Just last week, the deputy chairman of the Naypyidaw Council was able to reveal through his lawyer that he suffered a broken rib during interrogations. Lawyers are also often the only way for family and friends to communicate with their loved ones, and the only way for high-profile detainees to get messages out to the public.

“Arresting lawyers, and interrogating them about their activities and their clients, will ensure that no one wants to provide legal counsel to activists – which is probably the real intent of the junta’s actions here,” Robertson said, warning that “no real justice” will be found as long as the judicial system is “under the thumb of the military”.

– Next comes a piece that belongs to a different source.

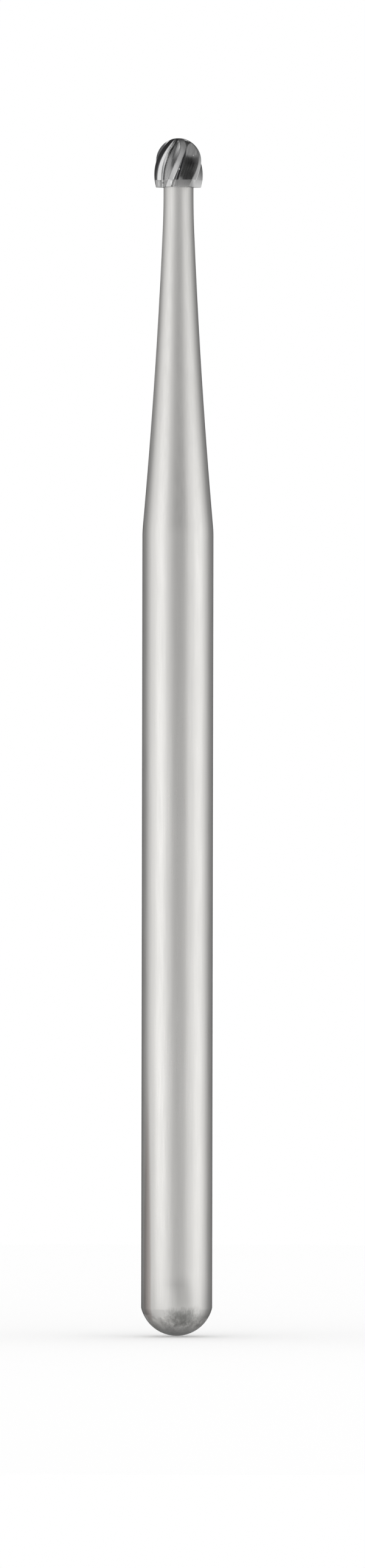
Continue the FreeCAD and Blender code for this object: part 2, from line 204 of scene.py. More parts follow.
class FlutedHead:
    """Horizontal sections of the head: a rake face, a rounded root, a straight back and a land per blade."""

    LAST_SHARE = 0.85    # share of the land's own latitude, above which the flutes run out
    ROOT_SHARE = 0.45    # the most of a flute's depth that the rounding of its root takes

    def __init__(self, size):
        self.size = size
        self.radius = size.head_diameter / 2
        self.underside = size.overall - size.head_height
        self.braze = self.underside + size.band
        self.widest = size.overall - size.crown
        drop = size.skirt_drop
        self.skirt_radius = ((self.widest - self.underside) ** 2 + drop ** 2) / (2 * drop)
        self.pitch = 2 * math.pi * self.radius / size.blades
        # The latitude at which a blade's pitch is no wider than its land.
        land_latitude = math.acos(size.land / self.pitch)
        last = self.LAST_SHARE * land_latitude
        self.last_height = self.widest + size.crown * math.sin(last)
        self.last_root, self.last_slope = self.wedge(self.crown_radius(math.cos(last)), math.cos(last))[:2]

    def crown_radius(self, cosine):
        """Radius of the crown's quarter ellipse, which ends at the spot on the tip."""
        return self.size.tip_flat + (self.radius - self.size.tip_flat) * cosine

    def crown_cosine(self, height):
        """Cosine of the latitude on the crown; 1 at the widest place and below it."""
        rise = min(1.0, max(0.0, (height - self.widest) / self.size.crown))
        return math.sqrt(1 - rise ** 2)

    def envelope(self, height):
        """Radius over the blades."""
        if height <= self.widest:
            below = self.widest - height
            return self.radius - self.skirt_radius + math.sqrt(self.skirt_radius ** 2 - below ** 2)
        return self.crown_radius(self.crown_cosine(height))

    def wedge(self, radius, cosine):
        """Root radius, slope of the back, and the crease between back and land as (across, out)."""
        size = self.size
        opening = 2 * math.pi / size.blades - size.land / radius
        depth = size.flute_depth * radius * opening / (self.pitch - size.land) / cosine
        crease = (radius * math.sin(opening), radius * math.cos(opening))
        root = radius - depth
        return root, math.atan2(crease[1] - root, crease[0]), crease

    def flute(self, height, radius):
        """As wedge; above the last whole section the root stays where it was, so the flute runs out."""
        if height <= self.last_height:
            return self.wedge(radius, self.crown_cosine(height))
        root, slope = min(self.last_root, radius), self.last_slope
        offset = root * math.sin(slope)
        reach = -offset + math.sqrt(max(0.0, offset ** 2 + radius ** 2 - root ** 2))
        return root, slope, (reach * math.cos(slope), root + reach * math.sin(slope))

    def section(self, height):
        """One blade's pitch as (radius, angle from the edge, zone)."""
        size = self.size
        radius = self.envelope(height)
        root, slope, crease = self.flute(height, radius)
        opening_half = (math.pi / 2 - slope) / 2
        rounding = min(size.root_radius, self.ROOT_SHARE * (radius - root) * math.tan(opening_half))
        bend = (rounding, root + rounding / math.tan(opening_half))
        foot = (bend[0] + rounding * math.sin(slope), bend[1] - rounding * math.cos(slope))
        points = []
        for i in range(AROUND[RAKE]):
            points.append((0.0, radius + (bend[1] - radius) * i / AROUND[RAKE], RAKE))
        for i in range(AROUND[ROOT]):
            angle = math.pi + (math.pi / 2 + slope) * i / AROUND[ROOT]
            points.append((bend[0] + rounding * math.cos(angle), bend[1] + rounding * math.sin(angle), ROOT))
        for i in range(AROUND[BACK]):
            part = i / AROUND[BACK]
            across, out = (start + (end - start) * part for start, end in zip(foot, crease))
            points.append((across, out, BACK))
        pitch_angle = 2 * math.pi / size.blades
        crease_angle = math.atan2(crease[0], crease[1])
        for i in range(AROUND[LAND]):
            angle = crease_angle + (pitch_angle - crease_angle) * i / AROUND[LAND]
            points.append((radius * math.sin(angle), radius * math.cos(angle), LAND))
        return [(math.hypot(x, y), math.atan2(x, y), zone) for x, y, zone in points]

    def turn(self, height):
        """Azimuth of the front blade's edge."""
        return self.size.front_blade + (height - self.widest) * math.tan(self.size.helix) / self.radius

    def ring(self, height, inset=0.0):
        """All blades as (x, y, zone); inset draws the whole outline in, for a rounded edge."""
        section = self.section(height)
        turn = self.turn(height)
        ring = []
        for blade in range(self.size.blades):
            for radius, angle, zone in section:
                azimuth = turn + blade * 2 * math.pi / self.size.blades + angle
                out = radius - inset
                ring.append((out * math.cos(azimuth), out * math.sin(azimuth), zone))
        return ring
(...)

The military takeover and subsequent pressure on the judicial system is also a blow to Myanmar’s younger generation, who came of age during a time when the country was opening up, and believed that things could be different.

A law student in Yangon said the coup has destroyed the hope she once had for her chosen profession and is making her question whether she should even finish her degree.

“Even though my hopes were up for the future … on February 1st, it all went down the drain,” she said. While she believed there were “a lot of flaws and defects” in the legal system before the coup, the situation has now “become even more dreadful”.

The situation has made some student lawyers wonder about continuing in their chosen profession [AP Photo]

“What is [the law] if the junta is arresting everyone who disagrees?” she asked.

She said she wanted to become a lawyer to “give me strength, voice and confidence to help the society I live in” but instead she was beginning to feel “powerless”.

But she is not giving up.

The pressure on lawyers is also making people in the legal community “furious and motivated to fight this unfair and unjust system,” she told Al Jazeera. “Our generation should and must be the last one to experience a coup.”